A little over midway into the game, it all becomes a bit much for poor Louis. Up until now, you’ve indulged his distractions, providing invisible companionship as a secret friend he’s unconsciously willed into existence. But his struggles mount, refusing to be pushed down until the point that anxiety and despair take him. In that moment, you find yourself powerless, forced to bear witness. It’s a sickly experience, kicking your gut with a confusing cocktail of intrusion, frustration, and awkwardness. The only thing you can do is the thing that makes Ghost Giant such a poignant experience; you extend a hand (well, in a manner of speaking).
It’s the subtlety that hits the hardest.

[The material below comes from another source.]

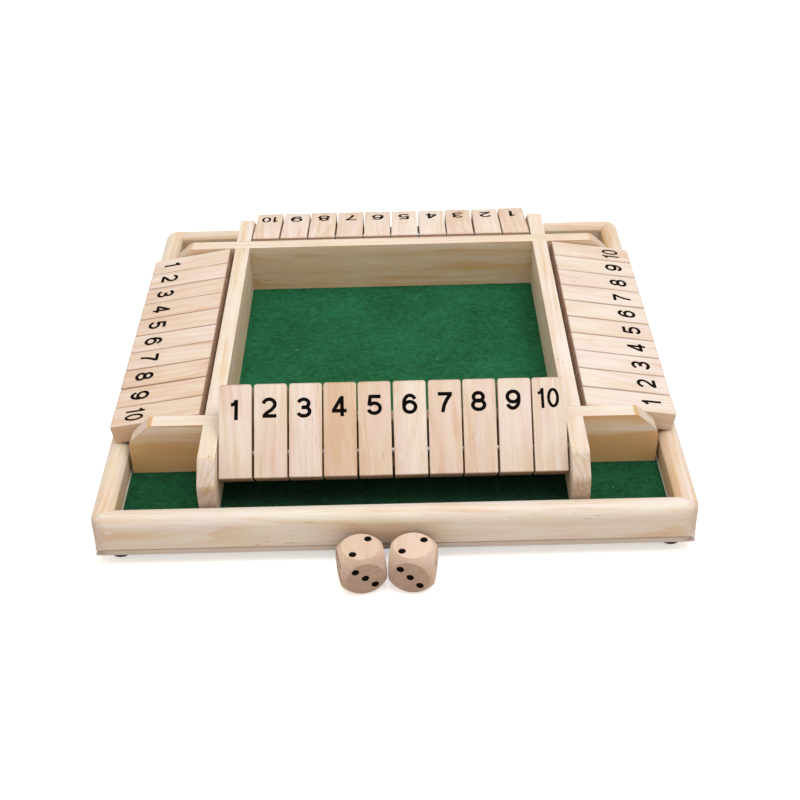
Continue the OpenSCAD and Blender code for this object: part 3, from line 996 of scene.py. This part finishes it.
def placeTiles():
    master = buildTile()
    numbers = {number: buildNumber(number) for number in tileNumbers}
    for side in sides:
        for number in tileNumbers:
            body = "tile_" + side + "_" + str(number)
            seed = tile["grainSeed"] * (sides.index(side) + 1) + number
            place = tilePlace(side, number)
            tone = tile["tones"][side][number - 1]
            piece = copyPiece(master, body + "_pine")
            giveGrain(piece, "y", seed, lambda spot: tone + gapAndTailShadeTone(spot), tile["lean"])
            finishPiece(piece, pineTile, "pine_tile", body, body, place=place, angle=30)
            label = printNumber(numbers[number], side, number)
            giveGrain(label, "y", seed, 0.0)
            finishPiece(label, blackInk, "ink", body, place=place, angle=40)
        print("tiles on the", side, "ready")
    for spent in (master, *numbers.values()):
        bpy.data.objects.remove(spent)


placeTiles()


dice = {
    "width": 16.5, "ball": 21.6, "rimRound": 0.22,
    "pip": 2.9, "pipDepth": 0.3, "pipRound": 0.15, "pipStep": 3.5,
    "paintThick": 0.12, "paintRound": 0.072,
    "paintShare": 0.97, "raggedTo": 0.94, "raggedSteps": 12,   # it all but fills a pip, with an uneven edge
    "grainSeed": 71, "paintSeed": 81,
    "turns": {"left": 11.7, "right": -9.1},
    "tones": {"left": 0.34, "right": 0.20},
}
# how the face with 1 to 6 pips is turned from the top of the die
pipFaces = {1: (0, 90, 0), 2: (0, 0, 0), 3: (90, -90, 0), 4: (-90, 0, 0), 5: (180, 0, 0), 6: (0, -90, 0)}
middlePip = ((0, 0),)
slantPips = ((-1, -1), (1, 1))
cornerPips = slantPips + ((-1, 1), (1, -1))
pipSpots = {1: middlePip, 2: slantPips, 3: middlePip + slantPips, 4: cornerPips,
            5: middlePip + cornerPips, 6: cornerPips + ((-1, 0), (1, 0))}


def buildDie():
    # a ball that six planes cut flat, with the rims of the cuts eased
    half = dice["width"] / 2 * mm
    clearSelection()
    bpy.ops.mesh.primitive_uv_sphere_add(segments=72, ring_count=48, radius=dice["ball"] / 2 * mm)
    piece = nameIt(bpy.context.object, "dieMaster")
    setMode("EDIT")
    for axis in (Vector((1, 0, 0)), Vector((0, 1, 0)), Vector((0, 0, 1))):
        for hand in (-1, 1):
            cutByPlane(axis * hand * half, axis * hand)
    setMode("OBJECT")
    applyModifier(piece, "BEVEL", limit_method="ANGLE", angle_limit=math.radians(20),
                  width=dice["rimRound"] * mm, segments=3)
    return piece


def pipPlaces():
    for number, spots in pipSpots.items():
        turn = Euler([math.radians(angle) for angle in pipFaces[number]], "XYZ").to_matrix().to_4x4()
        for x, y in spots:
            spot = Vector((x * dice["pipStep"], y * dice["pipStep"], dice["width"] / 2))
            yield turn @ Matrix.Translation(spot * mm)


def drillPips(piece):
    depth, radius = dice["pipDepth"] * mm, dice["pip"] / 2 * mm
    for place in pipPlaces():
        drill = addPin("drill", (0, 0, 0), radius, 2 * depth, vertices=28)
        roundEdges(drill, [(both(lambda end: end.z < 0), dice["pipRound"])], segments=3)
        combine(piece, bakePlace(drill, place))


def paintPips(name, seed):
    # a thin pool of paint in each pip, with a slightly ragged edge
    draw = random.Random(seed)
    radius, thick = dice["pip"] / 2 * dice["paintShare"] * mm, dice["paintThick"] * mm
    middle = thick / 2 - dice["pipDepth"] * mm
    steps = dice["raggedSteps"]
    pools = []
    for place in pipPlaces():
        pool = addPin("pool", (0, 0, middle), radius, thick, vertices=22)
        roundEdges(pool, [(both(lambda end: end.z > middle), dice["paintRound"])], segments=2)
        wobble = [draw.uniform(dice["raggedTo"], 1.0) for step in range(steps)]
        for vertex in pool.data.vertices:
            around = int((math.atan2(vertex.co.y, vertex.co.x) / math.tau + 1) * steps) % steps
            vertex.co.x *= wobble[around]
            vertex.co.y *= wobble[around]
        pools.append(bakePlace(pool, place))
    return joinPieces(pools, name)


def placeDice():
    for number, hand in enumerate(dice["turns"]):
        body = "die_" + hand
        low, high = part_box(body)
        turn = Matrix.Rotation(math.radians(dice["turns"][hand]), 4, "Z")
        place = Matrix.Translation((low + high) / 2) @ turn
        piece = nameIt(buildDie(), body + "_wood")
        drillPips(piece)
        giveGrain(piece, "y", dice["grainSeed"] + number, dice["tones"][hand])
        finishPiece(piece, diceWood, "dice_wood", body, body, place=place, angle=20)
        paint = paintPips("pips_" + hand, dice["paintSeed"] + number)
        giveGrain(paint, "y", dice["grainSeed"] + number, 0.0)
        finishPiece(paint, blackInk, "ink", body, place=place, angle=40)


placeDice()
print("dice ready")


studio = {   # its lengths are metres
    "floorSize": 6.0, "floorRoughness": 0.9, "floorSpecular": 0.1,
    "paper": (0.95, 0.95, 0.95, 1),        # the floor as it is seen
    "bounce": (0.67, 0.64, 0.62, 1),       # and as it lights the box from below
    "glow": 0.5,
    "skyColour": (1.0, 0.86, 0.70, 1), "skyStrength": 0.8,
    "keyPlace": (0.3, -0.1, 1.6), "keySize": 1.2, "keyPower": 18.8, "keyColour": (0.87, 0.94, 1.0),
}


def buildStudio():
    clearSelection()
    bpy.ops.mesh.primitive_plane_add(size=studio["floorSize"])
    floor = nameIt(bpy.context.object, "floor")
    material, tree, shader = newMaterial("palePaper")
    seen = tree.nodes.new("ShaderNodeLightPath").outputs["Is Camera Ray"]
    tree.links.new(mixColours(tree, seen, studio["bounce"], studio["paper"]), shader.inputs["Base Color"])
    shader.inputs["Emission Color"].default_value = (1, 1, 1, 1)
    tree.links.new(calc(tree, "MULTIPLY", seen, studio["glow"]), shader.inputs["Emission Strength"])
    shader.inputs["Roughness"].default_value = studio["floorRoughness"]
    shader.inputs["Specular IOR Level"].default_value = studio["floorSpecular"]
    floor.data.materials.append(material)
    world = bpy.data.worlds.new("studioSky")
    world.use_nodes = True
    sky = world.node_tree.nodes["Background"].inputs
    sky["Color"].default_value = studio["skyColour"]
    sky["Strength"].default_value = studio["skyStrength"]
    bpy.context.scene.world = world
    light = bpy.data.lights.new("keyLight", "AREA")
    light.size = studio["keySize"]
    light.energy = studio["keyPower"]
    light.color = studio["keyColour"]
    lamp = addObject("keyLight", light)
    lamp.location = studio["keyPlace"]
    lamp.rotation_euler = (boxCentre - lamp.location).to_track_quat("-Z", "Y").to_euler()


shot = {
    "place": (5.1, -474.7, 338.4),   # mm
    "turn": -0.294, "down": 35.45, "roll": -1.549,   # degrees
    "focal": 1336.1, "picture": 800, "sensor": 36.0,   # focal length in pixels of the picture
    "nearest": 0.01, "farthest": 20,                   # metres
}


def buildCamera():
    turn, down, roll = [math.radians(shot[key]) for key in ("turn", "down", "roll")]
    ahead = Vector((math.sin(turn) * math.cos(down), math.cos(turn) * math.cos(down), -math.sin(down)))
    right = Vector((math.cos(turn), -math.sin(turn), 0))
    up = right.cross(ahead)
    rolledRight = right * math.cos(roll) + up * math.sin(roll)
    rolledUp = up * math.cos(roll) - right * math.sin(roll)
    camera = addObject("camera", bpy.data.cameras.new("camera"))
    camera.matrix_world = Matrix.Translation(Vector(shot["place"]) * mm) @ Matrix(
        (rolledRight, rolledUp, -ahead)).transposed().to_4x4()
    camera.data.sensor_width = shot["sensor"]
    camera.data.lens = shot["focal"] * shot["sensor"] / shot["picture"]
    camera.data.clip_start = shot["nearest"]
    camera.data.clip_end = shot["farthest"]
    bpy.context.scene.camera = camera


buildStudio()
buildCamera()
bpy.context.scene.view_settings.view_transform = "Standard"
print("studio ready")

Ghost Giant is deft in its portrayal of how doubt and worry can seize the mind, not always telegraphed through a foghorn but intrinsically sewn into a person’s interactions. Unstitching that is your task and, again, its handled with care. There’s no magic switch to lift Louis out of his troubles, no enemy to beat to bring him back. It takes connection and companionship, something that, wouldn’t you know it, VR is rather good at.
A quick wave, a giant fist-bump, a rollercoaster ride atop a cloud; Ghost Giant’s puzzles are a dressing for its main mechanic of making a friend. Think of the bond you built with Astro Bot or Quill in Moss, but then putting that connection to greater use.
This isn’t quite that jovial puzzle-fest you might first think, then. It is, for my money, something more memorable, a carefully executed exploration of the nature of depression, the way in which it seeps into the lives of others and the love and attention it will eventually succumb to. For its assured use of VR to communicate that message, Ghost Giant earns its spot as one of 2019’s best.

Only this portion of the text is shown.